Given request |
Each line below should be quoted exactly, please.

Data excerpt |
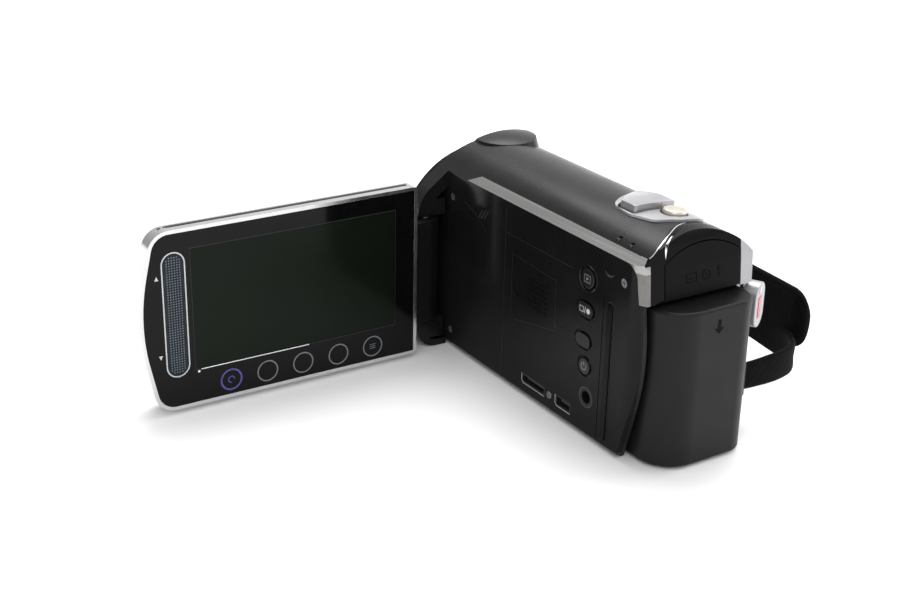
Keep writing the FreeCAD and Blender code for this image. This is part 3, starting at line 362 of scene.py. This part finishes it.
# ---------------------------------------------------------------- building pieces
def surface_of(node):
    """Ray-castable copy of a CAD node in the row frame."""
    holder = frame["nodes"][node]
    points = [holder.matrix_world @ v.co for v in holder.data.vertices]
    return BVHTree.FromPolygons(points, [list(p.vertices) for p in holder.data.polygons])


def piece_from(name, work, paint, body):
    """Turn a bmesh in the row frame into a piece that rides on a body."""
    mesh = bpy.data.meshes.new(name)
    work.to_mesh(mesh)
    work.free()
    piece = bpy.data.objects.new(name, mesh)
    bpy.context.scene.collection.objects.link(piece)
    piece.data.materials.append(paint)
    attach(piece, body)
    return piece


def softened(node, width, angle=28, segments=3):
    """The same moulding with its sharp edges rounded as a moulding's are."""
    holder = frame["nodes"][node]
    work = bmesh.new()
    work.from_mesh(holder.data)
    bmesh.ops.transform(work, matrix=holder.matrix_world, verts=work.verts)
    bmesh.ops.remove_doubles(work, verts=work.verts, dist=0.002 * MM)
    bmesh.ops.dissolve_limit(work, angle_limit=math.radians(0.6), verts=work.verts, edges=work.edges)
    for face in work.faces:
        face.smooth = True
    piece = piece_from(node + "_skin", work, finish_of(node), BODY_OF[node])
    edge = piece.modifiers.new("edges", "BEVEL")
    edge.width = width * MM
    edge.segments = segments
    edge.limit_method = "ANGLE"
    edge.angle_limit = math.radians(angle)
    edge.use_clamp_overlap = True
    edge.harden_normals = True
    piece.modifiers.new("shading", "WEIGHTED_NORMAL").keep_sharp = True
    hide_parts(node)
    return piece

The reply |
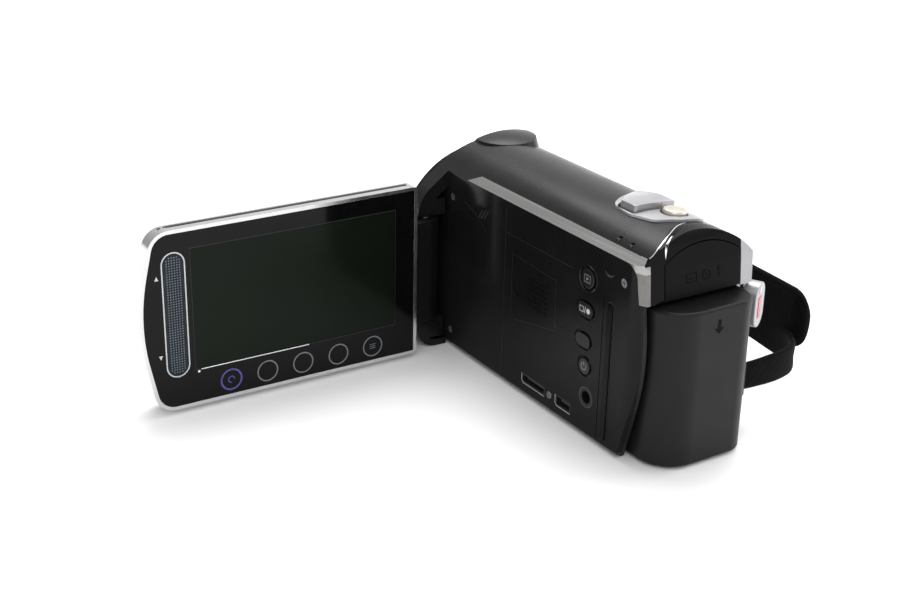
Keep writing the FreeCAD and Blender code for this image. This is part 3, starting at line 362 of scene.py. This part finishes it.
# ---------------------------------------------------------------- building pieces
def surface_of(node):
    """Ray-castable copy of a CAD node in the row frame."""
    holder = frame["nodes"][node]
    points = [holder.matrix_world @ v.co for v in holder.data.vertices]
    return BVHTree.FromPolygons(points, [list(p.vertices) for p in holder.data.polygons])


def piece_from(name, work, paint, body):
    """Turn a bmesh in the row frame into a piece that rides on a body."""
    mesh = bpy.data.meshes.new(name)
    work.to_mesh(mesh)
    work.free()
    piece = bpy.data.objects.new(name, mesh)
    bpy.context.scene.collection.objects.link(piece)
    piece.data.materials.append(paint)
    attach(piece, body)
    return piece


def softened(node, width, angle=28, segments=3):
    """The same moulding with its sharp edges rounded as a moulding's are."""
    holder = frame["nodes"][node]
    work = bmesh.new()
    work.from_mesh(holder.data)
    bmesh.ops.transform(work, matrix=holder.matrix_world, verts=work.verts)
    bmesh.ops.remove_doubles(work, verts=work.verts, dist=0.002 * MM)
    bmesh.ops.dissolve_limit(work, angle_limit=math.radians(0.6), verts=work.verts, edges=work.edges)
    for face in work.faces:
        face.smooth = True
    piece = piece_from(node + "_skin", work, finish_of(node), BODY_OF[node])
    edge = piece.modifiers.new("edges", "BEVEL")
    edge.width = width * MM
    edge.segments = segments
    edge.limit_method = "ANGLE"
    edge.angle_limit = math.radians(angle)
    edge.use_clamp_overlap = True
    edge.harden_normals = True
    piece.modifiers.new("shading", "WEIGHTED_NORMAL").keep_sharp = True
    hide_parts(node)
    return piece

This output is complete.